Or, c'est là un travail qui s'élabore sur un temps long, un an, qui affronte des difficultés techniques et philologiques : la représentation devant se faire avec masques, comment avoir une idée pendant les répétitions du résultat final sans avoir les masques ? Peut-on se contenter de laisser les visages nus ? Ne devons-nous pas essayer de nous approcher du rendu des masques ? Comment le faire ? Le choix a été fait de partir temporairement sur un maquillage bronze. Ce qui a fait crier au black-face des étudiants militants dans diverses associations de la Sorbonne. Mais comment, du point de vue du metteur en scène et de l'équipe, engagés dans un processus de création, ne pas hausser un sourcil en se voyant accusé de la sorte de vouloir se moquer, consciemment ou inconsciemment, des noirs !
Problèmes philologiques enfin : le texte parle de danses sauvages. Qu'entendaient les grecs par là ? Est-ce que l'on entend par « sauvage » la même chose qu'eux et comment, par un travail des corps, restituer l'idée que les athéniens se faisaient de la sauvagerie en oubliant, justement, les images d’Épinal du sauvage que notre passé colonial nous a léguées ?
Les discussions qui auraient dû s'ouvrir ici publiquement, au bénéfice de tous, auraient été passionnantes et auraient permis à chacun de mieux saisir l’œuvre et la nature du travail engagé. D'offrir aussi un sentiment de la sauvagerie libéré de tout soupçon raciste. Si les grecs voulaient dire par « sauvages » que les danses étaient « non grecques », on ne peut plus les suivre. Pas par bon sentiment, mais par cosmopolitisme réalisé. « Sauvage » alors pourrait vouloir dire soit « désordonnée », comme les marches stupides des Monty Pythons, soit « livrées à la violence de l'émotion ». Quelle émotion est mise en jeu ici, comment la représenter par une danse ?

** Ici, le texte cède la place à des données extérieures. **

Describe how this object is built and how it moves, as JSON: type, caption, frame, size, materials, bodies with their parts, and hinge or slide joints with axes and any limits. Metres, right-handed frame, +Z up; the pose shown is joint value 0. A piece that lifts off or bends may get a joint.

Les critiques adressées au spectacle

Les critiques ont-ils vu cela ? Non. Ils n'ont pas cherché à embrasser le travail de création, à le saisir dans son propre mouvement et sa propre logique, mais emprisonnés dans une approche qui tient de l'esthétique de la réception, ils se sont contentés de dire : « on peut y voir du black-face, donc il s'y trouve ». À partir de là, les accusations ne pouvaient que braquer Brunet et son équipe. Ainsi que toute une partie de l'opinion publique. Les communiqués de Mélanie Luce de L'unef, de l'AMECAS, de la BAFFE dans une moindre mesure, de la BAN pour autant que j'ai pu en juger, toutes ces interventions montrent un refus obstiné de connaître ce qu'ils prétendent interdire et il est dès lors difficile de les suivre.

Ainsi le communiqué de l'AMECAS affirme :

« Nous avons pris connaissance de la réponse du service culturel de l'université, qui invitait les plaignants à venir voir la pièce « pour mieux comprendre de quoi parle cette fabuleuse pièce ». Nous nous passerons d'une telle invitation. Nous invitons plutôt le service culturel de notre université à se pencher sur l'histoire et l'héritage de la pratique du « black-face ».
Si la réalisatrice [???] souhaitait faire un parallèle avec l'actualité migratoire, il aurait été préférable d'engager des acteurs noirs pour les rôles concernés. »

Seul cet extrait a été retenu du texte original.